Valor Econômico
17/04/2020

Por Taís Hirata

Desde o início da pandemia, as empresas públicas e privadas do setor se uniram para pleitear medidas de apoio da União

Passado um mês da crise provocada pelo coronavírus, as operadoras de saneamento básico públicas e privadas já registram uma inadimplência de quase um quarto de seus consumidores.

No caso das estatais, que respondem pela maior parte da prestação do serviço no país, a taxa média era de 23,91% até a semana passada, com variação entre 12,93% e 31,7%, a depender da região, segundo a Associação Brasileira das Empresas Estaduais de Saneamento (Aesbe).

No caso das empresas privadas, que representam 6% do mercado, o índice é de 25%. A projeção é que a arrecadação desses grupos tenha uma queda de 48% no segundo trimestre deste ano, e que o impacto se prolongue ao menos até o primeiro trimestre de 2021, segundo um levantamento obtido pelo Valor.

Desde o início da pandemia, as empresas públicas e privadas do setor se uniram para pleitear medidas de apoio da União. Após dois anos em disputa por conta do marco legal do saneamento, que segue travado no Congresso, as companhias concordam que a lei não é mais prioridade.

O clima hoje é de insatisfação.
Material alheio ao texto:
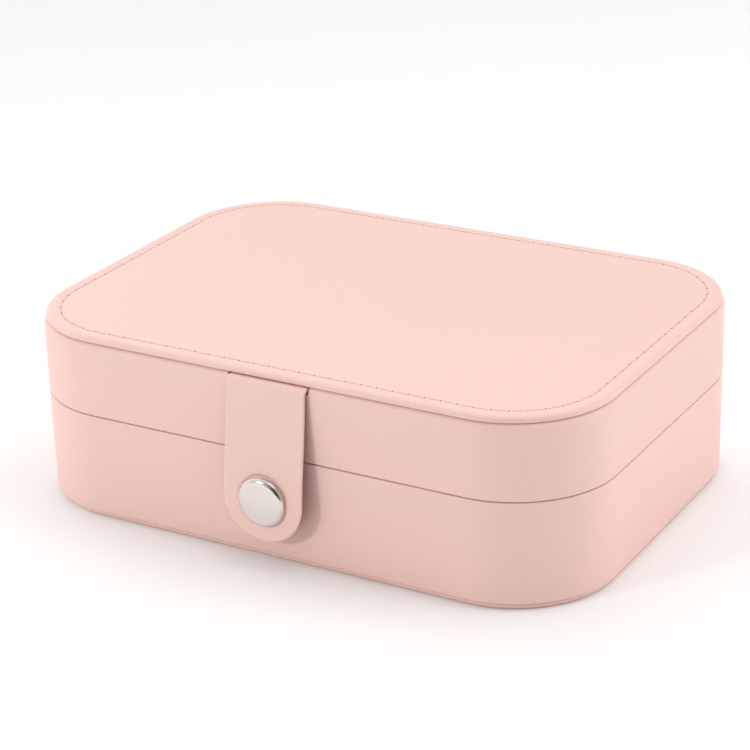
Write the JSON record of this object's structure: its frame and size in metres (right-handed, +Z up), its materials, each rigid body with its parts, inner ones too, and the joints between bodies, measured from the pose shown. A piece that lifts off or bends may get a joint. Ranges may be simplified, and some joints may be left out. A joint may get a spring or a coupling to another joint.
{
  "type": "jewellery case",
  "caption": "Small rounded leather travel jewellery case with a hinged stitched lid, a strap with a snap, ring rolls, dividers, a lid pocket and necklace tabs.",
  "frame": {"origin": "centre of the case's rounded-rectangle footprint, on the underside", "axes": "+X along the case's length to its right, -Y towards the front with the strap, +Z up"},
  "size_m": [0.16, 0.1224, 0.05],
  "materials": {
    "pink_leather": "pale pink fine-grained coated leather, soft sheen",
    "velvet": "short-pile velvet lining",
    "pocket_fabric": "gathered satin-like lining",
    "grey_board": "pressed grey board",
    "foam": "thin foam sheet",
    "snap_metal": "polished nickel plate"
  },
  "bodies": {
    "base": {"base_bottom_panel": "pink_leather", "base_bottom_board": "grey_board", "base_floor_pad": "velvet", "base_wall_leather": "pink_leather", "base_wall_board": "grey_board", "base_wall_lining": "velvet", "fixed_divider_left": "velvet", "fixed_divider_right": "velvet", "ring_roll_1": "velvet", "ring_roll_2": "velvet", "ring_roll_3": "velvet", "ring_roll_4": "velvet", "ring_roll_5": "velvet", "ring_roll_6": "velvet", "ring_roll_7": "velvet", "ring_roll_8": "velvet", "ring_roll_9": "velvet", "snap_stud": "snap_metal", "snap_post": "snap_metal", "hinge_strip": "pink_leather", "hinge_lining": "velvet"},
    "lid": {"lid_top_panel": "pink_leather", "lid_top_padding": "foam", "lid_top_board": "grey_board", "lid_wall_leather": "pink_leather", "lid_wall_board": "grey_board", "lid_wall_lining": "velvet", "lid_lining_panel": "velvet", "lid_pocket": "pocket_fabric", "pocket_elastic": "pocket_fabric", "necklace_tab_strip": "pink_leather", "necklace_stud_left": "snap_metal", "necklace_stud_middle": "snap_metal", "necklace_stud_right": "snap_metal", "strap_root": "pink_leather"},
    "strap": {"strap_leather": "pink_leather", "strap_backing": "pink_leather", "snap_cap": "snap_metal", "snap_socket": "snap_metal"},
    "sliding_divider_left": {"sliding_divider_left": "velvet"},
    "sliding_divider_right": {"sliding_divider_right": "velvet"},
    "necklace_tab_left": {"necklace_tab_left": "pink_leather", "necklace_snap_left": "snap_metal"},
    "necklace_tab_middle": {"necklace_tab_middle": "pink_leather", "necklace_snap_middle": "snap_metal"},
    "necklace_tab_right": {"necklace_tab_right": "pink_leather", "necklace_snap_right": "snap_metal"}
  },
  "joints": [
    {"name": "lid_hinge", "type": "hinge", "parent": "base", "child": "lid", "pos_m": [0, 0.0579, 0.0285], "axis": [-1, 0, 0], "range_deg": [0, 110], "deforming": ["hinge_strip", "hinge_lining"]},
    {"name": "strap_fold", "type": "hinge", "parent": "lid", "child": "strap", "pos_m": [0, -0.058, 0.048], "axis": [-1, 0, 0], "range_deg": [0, 135]},
    {"name": "divider_slide_left", "type": "slide", "parent": "base", "child": "sliding_divider_left", "axis": [0, 1, 0], "range_m": [-0.012, 0.012]},
    {"name": "divider_slide_right", "type": "slide", "parent": "base", "child": "sliding_divider_right", "axis": [0, 1, 0], "range_m": [-0.012, 0.012]},
    {"name": "necklace_tab_swing_left", "type": "hinge", "parent": "lid", "child": "necklace_tab_left", "pos_m": [-0.036, -0.044, 0.0415], "axis": [-1, 0, 0], "range_deg": [0, 65]},
    {"name": "necklace_tab_swing_middle", "type": "hinge", "parent": "lid", "child": "necklace_tab_middle", "pos_m": [0, -0.044, 0.0415], "axis": [-1, 0, 0], "range_deg": [0, 65]},
    {"name": "necklace_tab_swing_right", "type": "hinge", "parent": "lid", "child": "necklace_tab_right", "pos_m": [0.036, -0.044, 0.0415], "axis": [-1, 0, 0], "range_deg": [0, 65]}
  ]
}
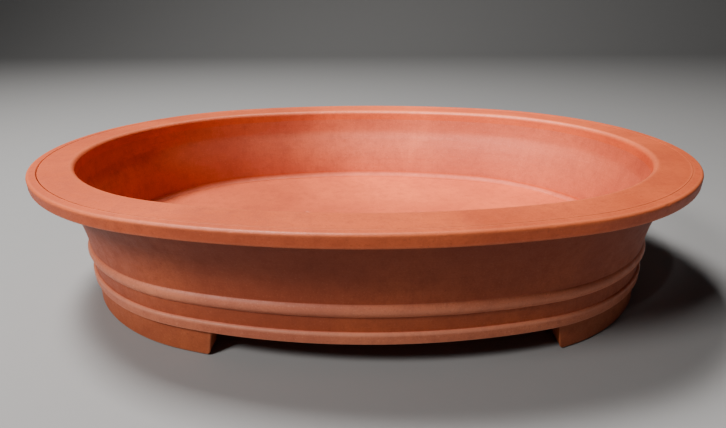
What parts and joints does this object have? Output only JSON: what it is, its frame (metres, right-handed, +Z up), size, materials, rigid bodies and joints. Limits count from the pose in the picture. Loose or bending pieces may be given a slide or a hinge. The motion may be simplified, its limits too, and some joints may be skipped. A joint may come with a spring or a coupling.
{
  "type": "oval bonsai pot",
  "caption": "Low oval bonsai pot in unglazed red-brown stoneware, with a flared neck, flat rolled rim, applied bands, drained floor and corner feet.",
  "frame": {"origin": "on the ground, at the middle of the oval plan, level with the undersides of the feet", "axes": "+X along the length of the oval, to the viewer's right; +Y away from the front; +Z up through the mouth"},
  "size_m": [0.6, 0.4, 0.131],
  "materials": {
    "wall_clay": "unglazed red-brown stoneware, fine turning lines",
    "rim_clay": "unglazed red-brown stoneware, smoothed and slightly burnished",
    "floor_clay": "unglazed red-brown stoneware, wiped smooth",
    "band_clay": "unglazed red-brown stoneware, drawn smooth with a wet profile",
    "foot_clay": "unglazed red-brown stoneware, fettled with a knife"
  },
  "bodies": {
    "root": {"wall": "wall_clay", "rim": "rim_clay", "rim_roll": "rim_clay", "floor": "floor_clay", "corner_coil": "floor_clay", "upper_band": "band_clay", "lower_band": "band_clay", "foot_front_left": "foot_clay", "foot_front_right": "foot_clay", "foot_back_left": "foot_clay", "foot_back_right": "foot_clay"}
  },
  "joints": []
}
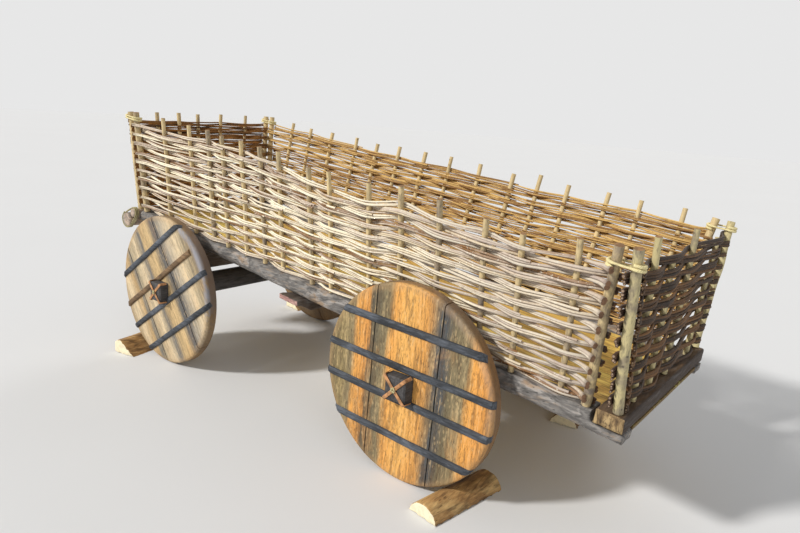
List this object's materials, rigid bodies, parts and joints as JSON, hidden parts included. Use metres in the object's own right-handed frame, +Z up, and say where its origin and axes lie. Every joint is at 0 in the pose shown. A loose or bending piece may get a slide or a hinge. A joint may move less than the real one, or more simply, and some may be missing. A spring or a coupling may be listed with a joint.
{
  "type": "four-wheeled ox wagon with wicker sides",
  "caption": "Early ox wagon with woven wicker sides, hewn log rails, a plank floor and solid disc wheels on turning wooden axles, parked on half log chocks.",
  "frame": {"origin": "on the ground, at the middle of the wagon's length and width", "axes": "+X along the wagon towards its rear, +Y towards its far side, +Z up"},
  "size_m": [2.8658, 1.358, 1.2403],
  "materials": {
    "hewn_wood": "rough weathered grey brown",
    "wheel_wood": "oiled, open grain",
    "front_wheel_wood": "weathered, grey streaks",
    "batten_wood": "grey, worn",
    "stake_wood": "bark left on",
    "rods": "dry willow and hazel",
    "floor_wood": "sawn planks",
    "leather": "raw strap",
    "rope": "twisted fibre",
    "chock_wood": "split log with bark"
  },
  "bodies": {
    "wagon_body": {"near_side_rail": "hewn_wood", "far_side_rail": "hewn_wood", "rear_crossbeam": "hewn_wood", "front_crosspiece": "hewn_wood", "front_draw_log": "hewn_wood", "front_bolster": "hewn_wood", "middle_underbeam": "hewn_wood", "rear_saddles": "hewn_wood", "front_saddles": "hewn_wood", "floor_plank_1": "floor_wood", "floor_plank_2": "floor_wood", "floor_plank_3": "floor_wood", "near_wall_stakes": "stake_wood", "near_wall_weave": "rods", "far_wall_stakes": "stake_wood", "far_wall_weave": "rods", "rear_wall_stakes": "stake_wood", "rear_wall_weave": "rods", "front_wall_stakes": "stake_wood", "front_wall_weave": "rods", "corner_ties": "rope", "front_lashings": "rope", "wheel_chocks": "chock_wood"},
    "front_wheelset": {"front_axle": "hewn_wood", "front_near_wheel": "front_wheel_wood", "front_near_battens": "batten_wood", "front_near_straps": "leather", "front_far_wheel": "front_wheel_wood", "front_far_battens": "batten_wood", "front_far_straps": "leather"},
    "rear_wheelset": {"rear_axle": "hewn_wood", "rear_near_wheel": "wheel_wood", "rear_near_battens": "batten_wood", "rear_near_straps": "leather", "rear_far_wheel": "wheel_wood", "rear_far_battens": "batten_wood", "rear_far_straps": "leather"}
  },
  "joints": [
    {"name": "front_wheels_roll", "type": "hinge", "parent": "wagon_body", "child": "front_wheelset", "pos_m": [-0.88375, 0, 0.375], "axis": [0, 1, 0], "continuous": true},
    {"name": "rear_wheels_roll", "type": "hinge", "parent": "wagon_body", "child": "rear_wheelset", "pos_m": [0.66325, 0, 0.375], "axis": [0, 1, 0], "continuous": true}
  ]
}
As entidades reclamam que os bancos públicos têm sido lentos em dar apoio, e que a prioridade federal foi dada a setores como varejo e indústria automotiva, em detrimento ao de água e esgoto.

Os principais pedidos das associações são direcionados à Caixa e ao BNDES. Ao primeiro, que é o principal banco financiador de saneamento do país, as empresas pedem uma suspensão temporária do pagamento de dívidas e juros. Ao banco de fomento, o pleito é a criação de uma linha de crédito para capital de giro. Além disso, as companhias pedem a postergação do pagamento de impostos, como PIS e Cofins.

O argumento é que, assim como outras concessionárias de serviços essenciais, as companhias não têm a opção de reduzir ou interromper a atividade.

“As empresas pararam de cortar água [dos inadimplentes], e as atividades cresceram. O consumo de água subiu, porque as pessoas ficam mais em casa”, afirma Percy Soares Neto, diretor executivo da Associação Brasileira das Concessionárias Privadas de Serviços Públicos de Água e Esgoto (Abcon), que representa grupos como BRK Ambiental, Aegea, Iguá Saneamento e Águas do Brasil.

No caso das estatais, muitos investimentos têm sido suspensos, e o pagamento a fornecedores, renegociado, diz Marcus Vinícius Neves, presidente da Aesbe. “Os Estados também vivem uma situação complicada. Temos feito seleção dos pagamentos.”

No caso das privadas, que são regidas por contratos de concessão com obrigações de investimento, há uma preocupação adicional, afirma Carlos Henrique Lima, presidente do conselho de administração da Águas do Brasil. “Temos metas rígidas que têm que ser obedecidas. Não tivemos nem tempo de iniciar uma renegociação com cada governo.”

Há ainda casos como o da Companhia Riograndense de Saneamento (Corsan), que tenta preservar um pacote de R$ 300 milhões de investimentos para mitigar efeitos de uma forte estiagem prevista no Estado, que em última instância pode levar a um racionamento. “Não temos os recursos garantidos. O cenário de captação está prejudicado, mas espero que não inviabilize as obras necessárias. A orientação é seguir com o plano”, afirma o presidente, Roberto Barbuti.

Segundo uma pessoa próxima ao BNDES, que preferiu não se identificar, o banco acompanha de perto a situação das empresas, mas a avaliação é que o setor está em situação mais robusta que outros. A priorização foi feita com base em uma análise ampla do nível de impacto pela crise, geração de renda e emprego de cada segmento. A fonte destaca ainda que o setor de água e esgoto será contemplado em um segundo bloco de ação, e ressalta que há uma série de incertezas orçamentárias e limitações de pessoal que restringem a velocidade na tomada de medidas na atual situação.

Procurada, a Caixa não se manifestou até o momento.